→ Task statement:
Output the data exactly, with every line intact.

START

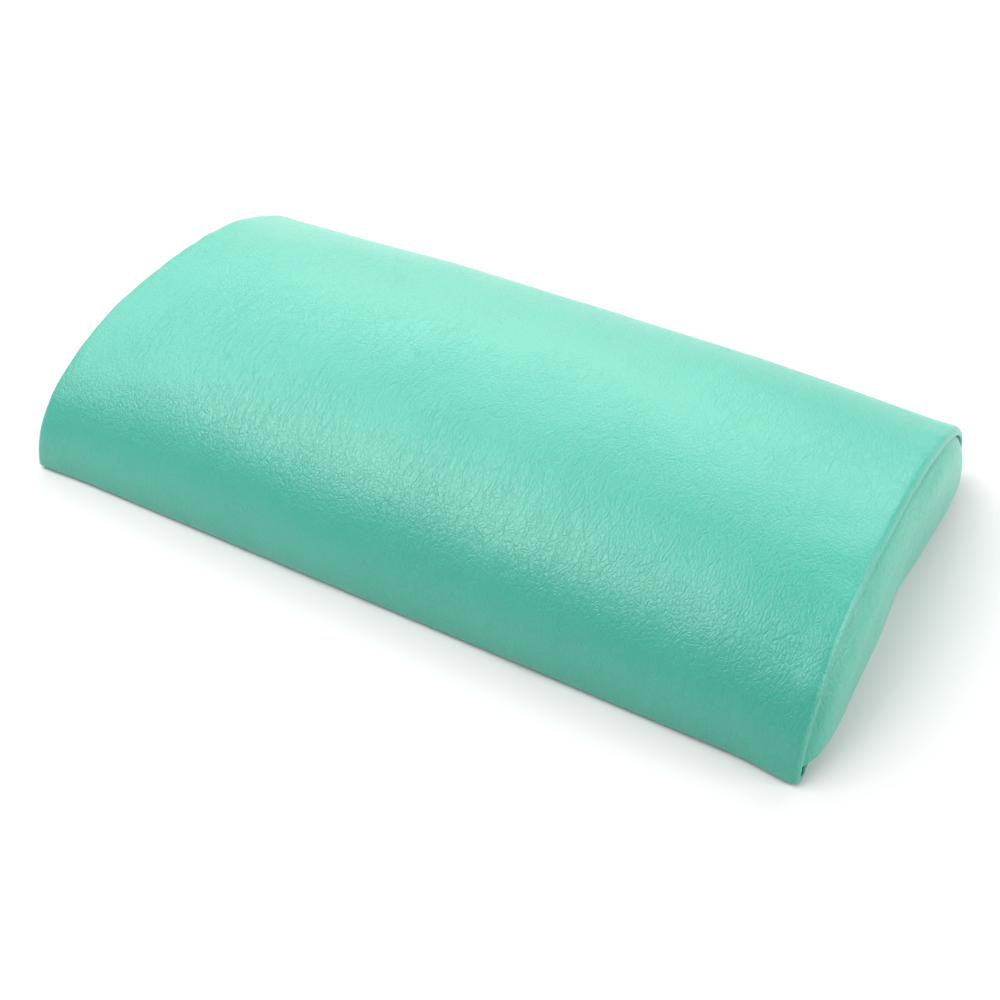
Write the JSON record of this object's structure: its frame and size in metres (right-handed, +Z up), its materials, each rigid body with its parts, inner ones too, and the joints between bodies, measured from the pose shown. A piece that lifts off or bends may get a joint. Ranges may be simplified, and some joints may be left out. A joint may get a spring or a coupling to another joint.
{
  "type": "half-round bolster pillow",
  "caption": "Half-round bolster pillow: a foam core in a wadding wrap inside a sewn soft vinyl cover that zips shut along its back wall.",
  "frame": {"origin": "centre of the flat base", "axes": "+Z up, +X along the pillow towards its right end, +Y towards the back, where the zip is"},
  "size_m": [0.4452, 0.2461, 0.081],
  "materials": {
    "vinyl": "mint green soft vinyl with a fine pebbled grain",
    "foam": "open-cell foam",
    "wadding": "polyester wadding",
    "thread": "sewing thread",
    "zip_tape": "woven tape",
    "zip_coil": "nylon coil",
    "zip_metal": "plated zinc"
  },
  "bodies": {
    "pillow": {"cover_top_panel": "vinyl", "cover_base_panel": "vinyl", "cover_end_panel_left": "vinyl", "cover_end_panel_right": "vinyl", "foam_core": "foam", "wadding_wrap": "wadding", "stitch_end_left": "thread", "stitch_end_right": "thread", "stitch_front_edge": "thread", "stitch_zip_upper": "thread", "stitch_zip_lower": "thread", "zip_tape_upper": "zip_tape", "zip_tape_lower": "zip_tape", "zip_coil_upper": "zip_coil", "zip_coil_lower": "zip_coil", "zip_top_stop_upper": "zip_metal", "zip_top_stop_lower": "zip_metal", "zip_bottom_stop": "zip_metal"},
    "slider": {"zip_slider": "zip_metal"},
    "pull_tab": {"zip_pull_tab": "zip_metal"}
  },
  "joints": [
    {"name": "slider_travel", "type": "slide", "parent": "pillow", "child": "slider", "axis": [-1, 0, 0], "range_m": [0, 0.3615], "deforming": ["zip_coil_upper", "zip_coil_lower"]},
    {"name": "pull_tab_swing", "type": "hinge", "parent": "slider", "child": "pull_tab", "pos_m": [0.182, 0.12087, 0.02014], "axis": [0, 0.2793, -0.9602], "range_deg": [0, 175]}
  ]
}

END

→ Reply:
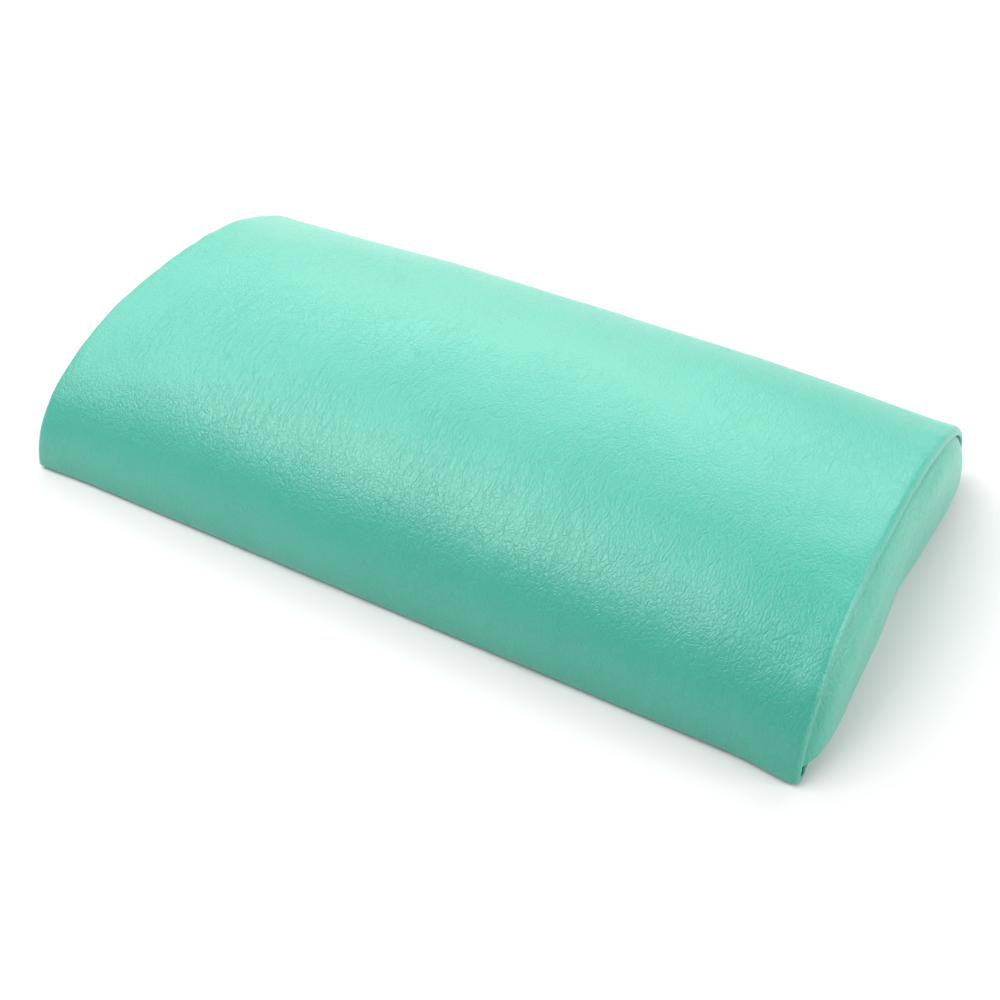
Write the JSON record of this object's structure: its frame and size in metres (right-handed, +Z up), its materials, each rigid body with its parts, inner ones too, and the joints between bodies, measured from the pose shown. A piece that lifts off or bends may get a joint. Ranges may be simplified, and some joints may be left out. A joint may get a spring or a coupling to another joint.
{
  "type": "half-round bolster pillow",
  "caption": "Half-round bolster pillow: a foam core in a wadding wrap inside a sewn soft vinyl cover that zips shut along its back wall.",
  "frame": {"origin": "centre of the flat base", "axes": "+Z up, +X along the pillow towards its right end, +Y towards the back, where the zip is"},
  "size_m": [0.4452, 0.2461, 0.081],
  "materials": {
    "vinyl": "mint green soft vinyl with a fine pebbled grain",
    "foam": "open-cell foam",
    "wadding": "polyester wadding",
    "thread": "sewing thread",
    "zip_tape": "woven tape",
    "zip_coil": "nylon coil",
    "zip_metal": "plated zinc"
  },
  "bodies": {
    "pillow": {"cover_top_panel": "vinyl", "cover_base_panel": "vinyl", "cover_end_panel_left": "vinyl", "cover_end_panel_right": "vinyl", "foam_core": "foam", "wadding_wrap": "wadding", "stitch_end_left": "thread", "stitch_end_right": "thread", "stitch_front_edge": "thread", "stitch_zip_upper": "thread", "stitch_zip_lower": "thread", "zip_tape_upper": "zip_tape", "zip_tape_lower": "zip_tape", "zip_coil_upper": "zip_coil", "zip_coil_lower": "zip_coil", "zip_top_stop_upper": "zip_metal", "zip_top_stop_lower": "zip_metal", "zip_bottom_stop": "zip_metal"},
    "slider": {"zip_slider": "zip_metal"},
    "pull_tab": {"zip_pull_tab": "zip_metal"}
  },
  "joints": [
    {"name": "slider_travel", "type": "slide", "parent": "pillow", "child": "slider", "axis": [-1, 0, 0], "range_m": [0, 0.3615], "deforming": ["zip_coil_upper", "zip_coil_lower"]},
    {"name": "pull_tab_swing", "type": "hinge", "parent": "slider", "child": "pull_tab", "pos_m": [0.182, 0.12087, 0.02014], "axis": [0, 0.2793, -0.9602], "range_deg": [0, 175]}
  ]
}